How to choose assumptions for different goals
If your goal is capital preservation, use a low expected return and a short horizon. If your goal is long term retirement growth, a moderate expected return may be appropriate, but it should still reflect your likely asset allocation rather than a best case market story. For a conservative cash heavy strategy, the return might be closer to deposit rates. For a diversified equity portfolio, users often test several higher long run assumptions, but they should account for volatility. Inflation can also vary by spending pattern. A household with high housing, healthcare, or education exposure may experience a different practical inflation rate than the headline national average.
Why consistency usually matters more than perfection
The most powerful takeaway from the Magic Swiss Calculator is that consistency compounds. Many people delay because they are waiting for a perfect time to invest, a perfect market entry, or a perfect tax arrangement. Yet in many cases, the longer term result is shaped more by the habit of regular saving than by tiny differences in timing. Starting earlier with a modest amount can beat starting later with a larger amount because the earlier capital has more time to grow. This is not merely a slogan. It is one of the most reproducible lessons in personal finance.
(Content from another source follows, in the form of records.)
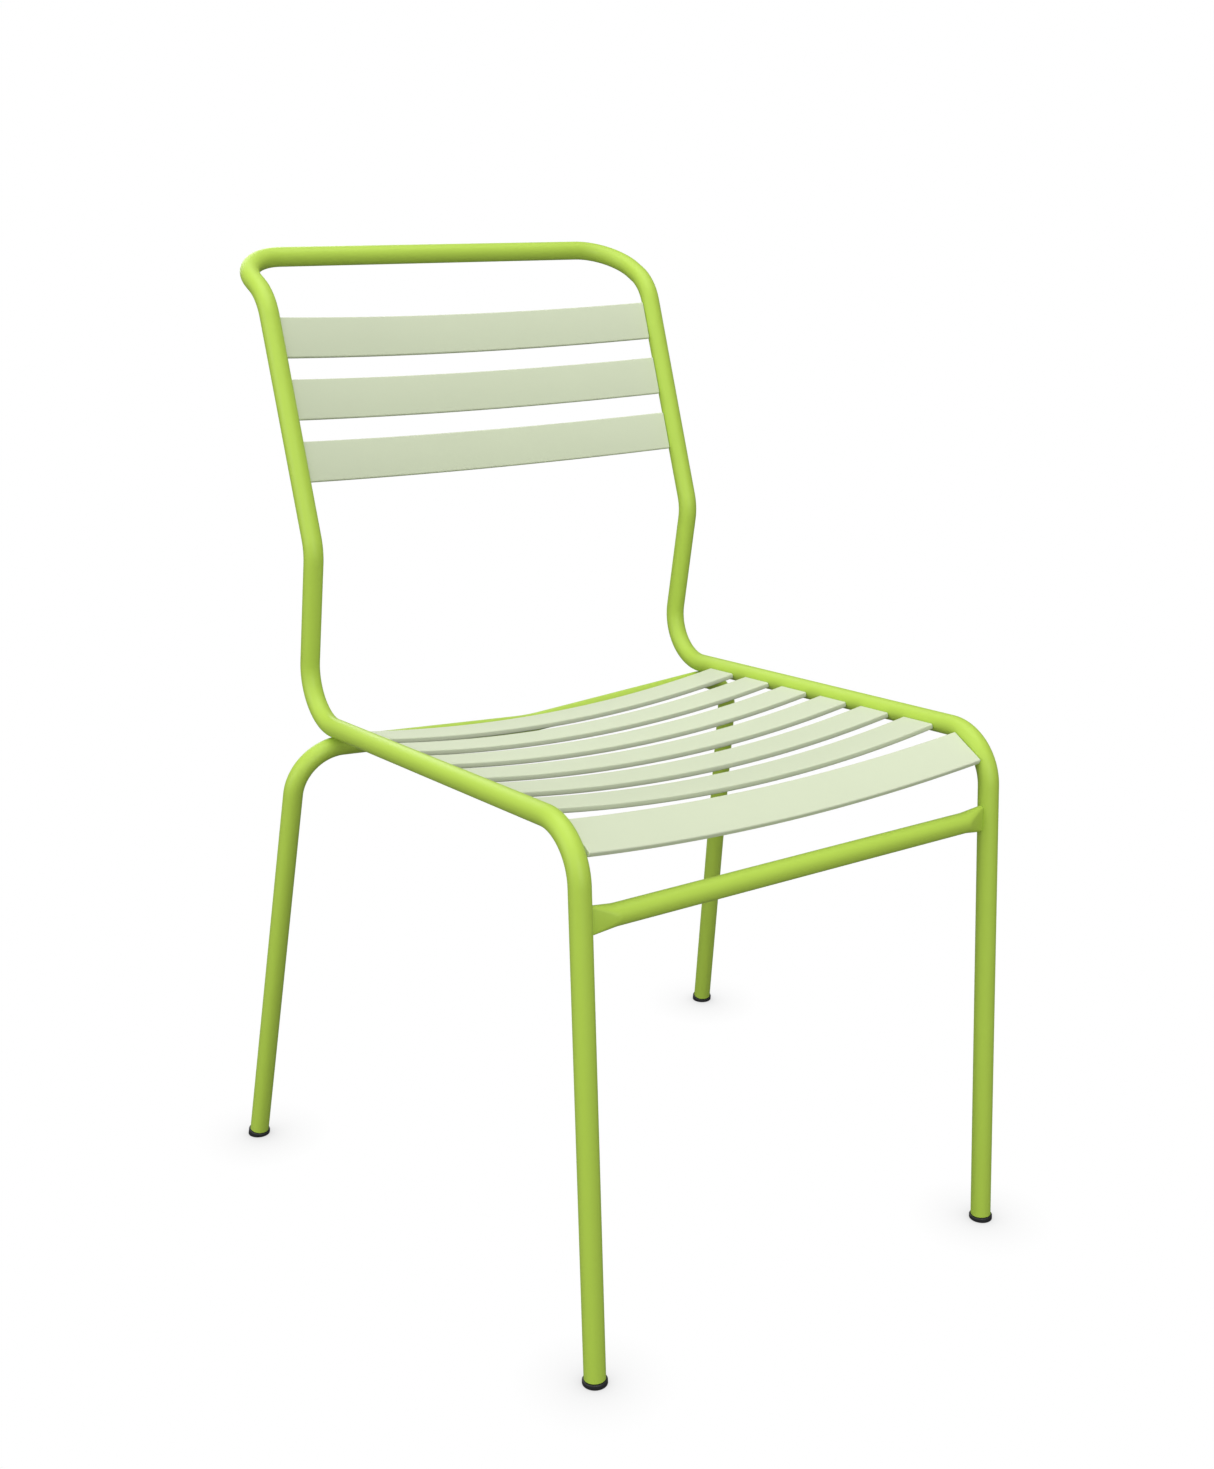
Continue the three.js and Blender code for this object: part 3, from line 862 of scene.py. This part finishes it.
class CHAIR_OT_screws(bpy.types.Operator):
    """Models one screw and copies it under every slat end"""

    bl_idname = "chair.screws"
    bl_label = "Screws"

    def execute(self, context):
        frame_sizes = context.scene.chair_frame
        sizes = context.scene.chair_slats
        pattern = model_screw("screw_pattern", frame_sizes, sizes)
        distance = lug_distance(frame_sizes, sizes) + frame_sizes.contact_gap
        for node, matrix in slat_places(frame_sizes, sizes):
            for ending, side in SIDES.items():
                screw = copy_piece(pattern, f"{node}_screw_{ending}_smooth")
                place(screw, fixing_place(frame_sizes, sizes, matrix, side, distance))
                bpy.ops.object.shade_smooth_by_angle(angle=SMOOTH_ANGLE)
                stand_for(screw, f"{node}_screw_{ending}", screw_zinc(context))
        remove(pattern)
        return {"FINISHED"}


# ---- Glides ----


def model_glide(name, frame_sizes, sizes, tube_end):
    """A rim under the tube's end and a plug up its bore, drawn along the leg's axis."""
    rim = sizes.flange_diameter / 2
    plug = tube_radius(frame_sizes) - frame_sizes.tube_wall - sizes.plug_clearance
    seat = tube_end - frame_sizes.contact_gap
    tip = seat + sizes.plug_length
    profile = [(rim, -FOOT_STOCK), (rim, seat - sizes.rim_radius)]
    for ring in range(1, GLIDE_RIM_RINGS + 1):
        angle = ring / GLIDE_RIM_RINGS * math.pi / 2
        radius = rim - sizes.rim_radius * (1 - math.cos(angle))
        height = seat - sizes.rim_radius * (1 - math.sin(angle))
        profile.append((radius, height))
    profile += [(plug, seat), (plug, tip - sizes.tip_chamfer), (plug - sizes.tip_chamfer, tip)]
    return turned_piece(name, profile, GLIDE_SIDES)


def level_foot(glide):
    """Cuts a placed glide off level with the floor and softens the new edge."""
    edit_all(glide)
    bpy.ops.mesh.bisect(
        plane_co=(0, 0, 0), plane_no=(0, 0, 1), clear_inner=True, use_fill=True)
    pick(glide, "FACE", lambda co: abs(co.z) < FIND_DISTANCE)
    bpy.ops.mesh.region_to_loop()
    bpy.ops.mesh.bevel(affect="EDGES", offset=EDGE_RADIUS, segments=2, profile=0.5)
    finish_editing(glide)


class CHAIR_OT_glides(bpy.types.Operator):
    """Models the four glides and levels them on the floor"""

    bl_idname = "chair.glides"
    bl_label = "Glides"

    def execute(self, context):
        frame_sizes = context.scene.chair_frame
        sizes = context.scene.chair_glides
        for ending, side in SIDES.items():
            front = (front_foot(side), seat_front_corner(frame_sizes, side))
            rear = (rear_foot(side), shoulder(frame_sizes, side))
            legs = {
                "front": (*front, frame_sizes.front_glide_height),
                "rear": (*rear, frame_sizes.rear_glide_height),
            }
            for leg, (foot, corner, tube_end) in legs.items():
                node = f"{leg}_glide_{ending}"
                glide = model_glide(f"{node}_smooth", frame_sizes, sizes, tube_end)
                along = (corner - foot).to_track_quat("Z", "X").to_matrix().to_4x4()
                place(glide, Matrix.Translation(foot) @ along)
                level_foot(glide)
                stand_for(glide, node, glide_black(context))
        return {"FINISHED"}


# ---- Materials ----


def new_group(name, inputs, outputs):
    """A shader node group with named sockets; each input is a name, a kind and a default."""
    group = bpy.data.node_groups.new(name, "ShaderNodeTree")
    for label, kind, default in inputs:
        socket = group.interface.new_socket(name=label, in_out="INPUT", socket_type=kind)
        socket.default_value = default
    for label, kind in outputs:
        group.interface.new_socket(name=label, in_out="OUTPUT", socket_type=kind)
    start = group.nodes.new("NodeGroupInput")
    end = group.nodes.new("NodeGroupOutput")
    return group, start, end


def add_node(tree, kind, **settings):
    """Adds a node to a tree and sets it."""
    node = tree.nodes.new(kind)
    for setting, value in settings.items():
        setattr(node, setting, value)
    return node


def object_coordinates(tree):
    """The place on the object, in metres."""
    return add_node(tree, "ShaderNodeTexCoord").outputs["Object"]


def noise(tree, vector, scale, detail, roughness=0.5):
    """A noise texture; scale is a number or a socket."""
    node = add_node(tree, "ShaderNodeTexNoise")
    tree.links.new(vector, node.inputs["Vector"])
    if isinstance(scale, float):
        node.inputs["Scale"].default_value = scale
    else:
        tree.links.new(scale, node.inputs["Scale"])
    node.inputs["Detail"].default_value = detail
    node.inputs["Roughness"].default_value = roughness
    return node.outputs["Fac"]


def math_node(tree, operation, first, second, clamp=False):
    """One Math node; each operand is a number or a socket."""
    node = add_node(tree, "ShaderNodeMath", operation=operation, use_clamp=clamp)
    for index, operand in enumerate((first, second)):
        if isinstance(operand, (int, float)):
            node.inputs[index].default_value = operand
        else:
            tree.links.new(operand, node.inputs[index])
    return node.outputs[0]


def orange_peel_group():
    """The fine pebbling of a baked powder coat, as a height."""
    group, start, end = new_group(
        "Orange Peel",
        [("Scale", "NodeSocketFloat", 900.0), ("Amount", "NodeSocketFloat", 1.0)],
        [("Height", "NodeSocketFloat")])
    place_on = object_coordinates(group)
    pebbles = noise(group, place_on, start.outputs["Scale"], 2.0)
    fine = math_node(group, "MULTIPLY", start.outputs["Scale"], 3.1)
    grain = noise(group, place_on, fine, 1.0)
    mixed = math_node(group, "ADD", pebbles, math_node(group, "MULTIPLY", grain, 0.35))
    height = math_node(group, "MULTIPLY", mixed, start.outputs["Amount"])
    group.links.new(height, end.inputs["Height"])
    return group


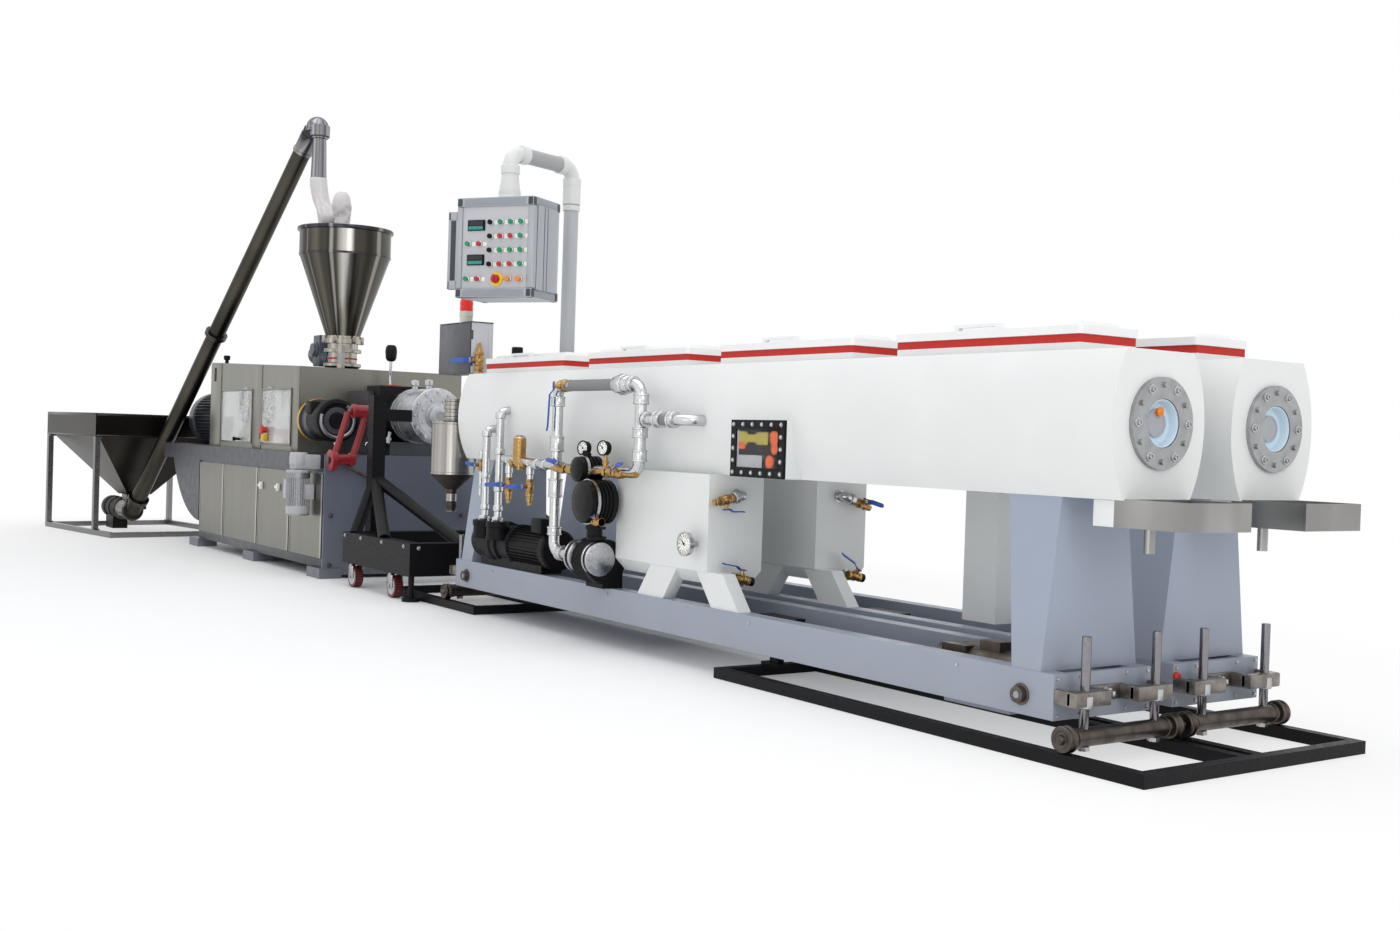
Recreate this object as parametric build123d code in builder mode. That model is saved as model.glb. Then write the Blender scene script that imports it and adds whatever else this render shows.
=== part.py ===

Practical tip: after using the calculator, try increasing your monthly contribution by 5% to 10% and rerun the projection. Many users are surprised that small regular increases can materially change the final outcome.
Final thoughts
The Magic Swiss Calculator is best viewed as a decision support tool. It helps translate abstract percentages into a visible future path. That makes it useful for annual reviews, household budgeting, retirement planning, and comparing multiple savings strategies. Whether you are building a CHF emergency reserve, planning for Swiss retirement, or projecting the long term impact of monthly investing, this calculator gives you a more realistic framework than a basic interest table. Use it often, test multiple scenarios, and combine its estimates with official data, professional tax input when needed, and a disciplined savings plan.